Barack-stock

Barack-stock

Classical music’s limited success in mass gatherings owes much to its finest qualities; big ideas are more often than not also vague ideas and their size does not necessarily denote great intricacy.

Written By

DanVisconti

Had I been living under a rock for the last several months, I might have tuned into this week’s inaugural events under the impression that I had stumbled on some kind rock festival (the kind where they also play John Williams, evidently). And not just because of the panoply of pop royalty present, but rather from the size and enthusiasm of the audience.

Fortunately, the inauguration resembled Woodstock a good deal more than Altamont. The atmosphere was idealistic and communal, but hardly low-key—that rare paradox of passion tempered with commitment.

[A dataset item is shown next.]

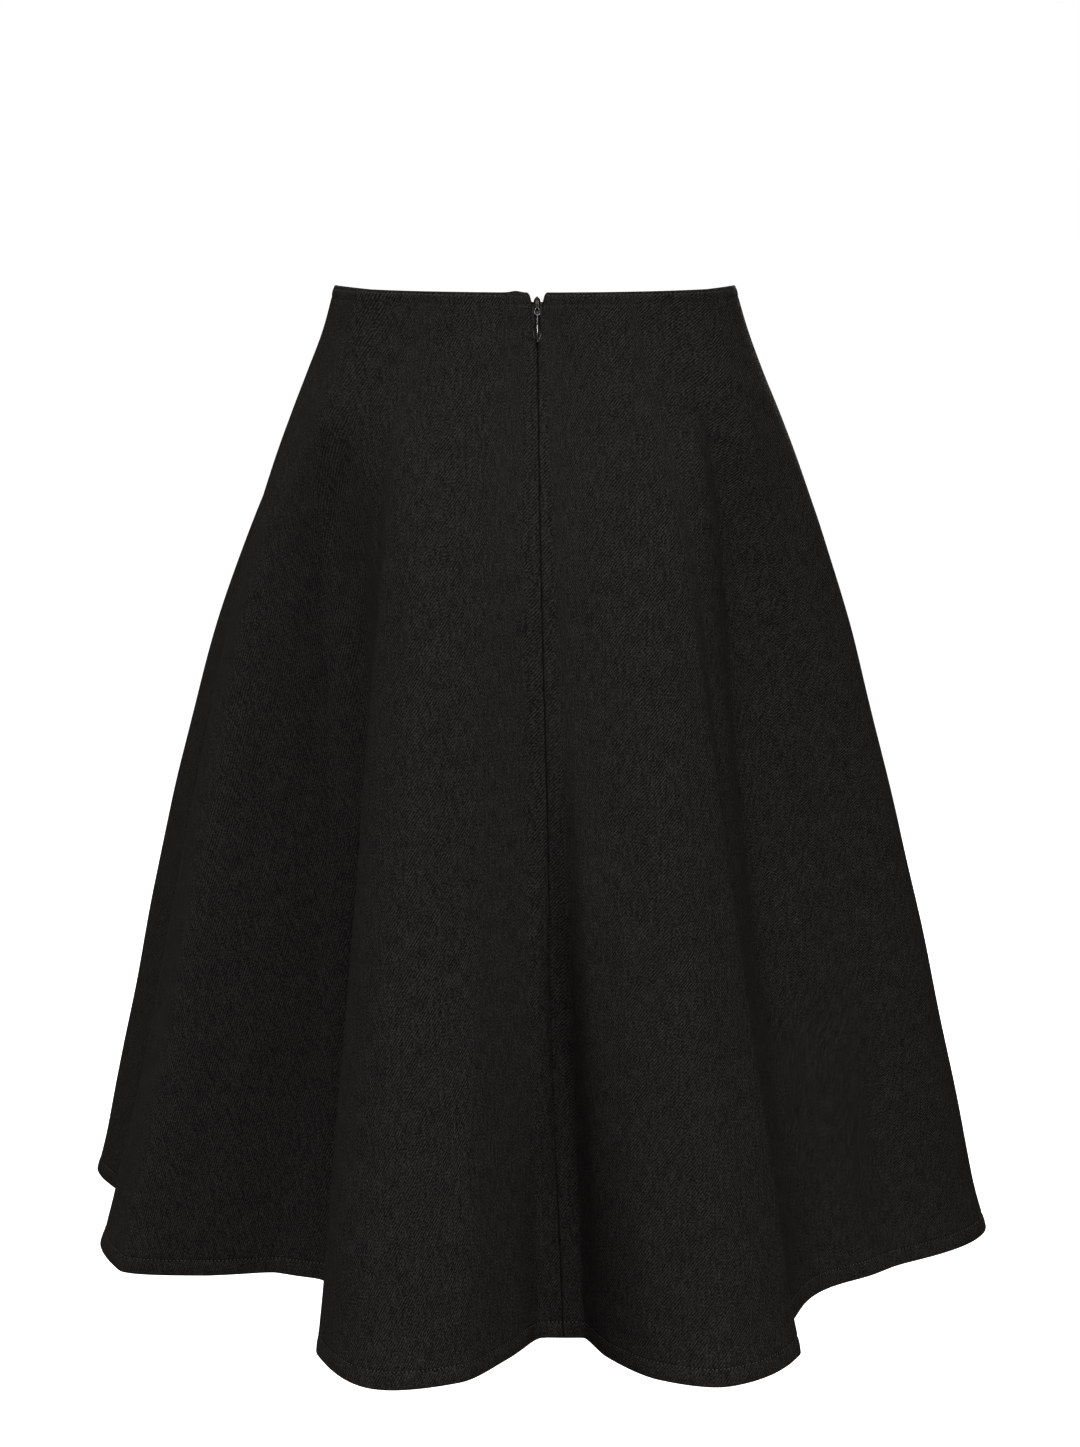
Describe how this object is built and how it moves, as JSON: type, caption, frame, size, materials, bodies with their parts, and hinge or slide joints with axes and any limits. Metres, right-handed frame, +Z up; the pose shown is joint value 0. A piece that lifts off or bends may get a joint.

All in all, it’s remarkable how similar the experience of a political rally can be to that of a rock concert. Both experiences are well-suited to handle crowds of people and monumental emotions, as would appear the classical concert. Save for the happy anomaly like Bernstein’s 1989 “Ode to Freedom” concert in Berlin or that rare venture, the evening-length politico/religious crowd-pleaser (Mahler’s second and Britten’s War Requiem come to mind), I can’t think of an appropriate analogue. And I’m not just thinking of big events, like the Proms. I can think of several large festivals of classical music, but none that reflect the “big ideas” and sense of audience community that characterize both rock and politics.

That’s not to say that this difference characterizes a deficiency. To the contrary, I think that classical music’s limited success in these kinds of mass gatherings owes much to its finest qualities. Put simply, Big Ideas are more often than not also Vague Ideas—their size does not necessarily denote great intricacy. While much mainstream arena-rock is certainly detailed, it’s more the combined sense of “surface details” that colors the music with edge and oomph. In other words, most of the detail is effective as a wash. On the whole classical music seems to be much more concerned with its details and nuances interacting on the molecular level, saying something less monolithic but more specific. So perhaps it’s natural that rock’s more homogenous and non-rhetorical use of detail should be a good fit for the very different demands of the arena.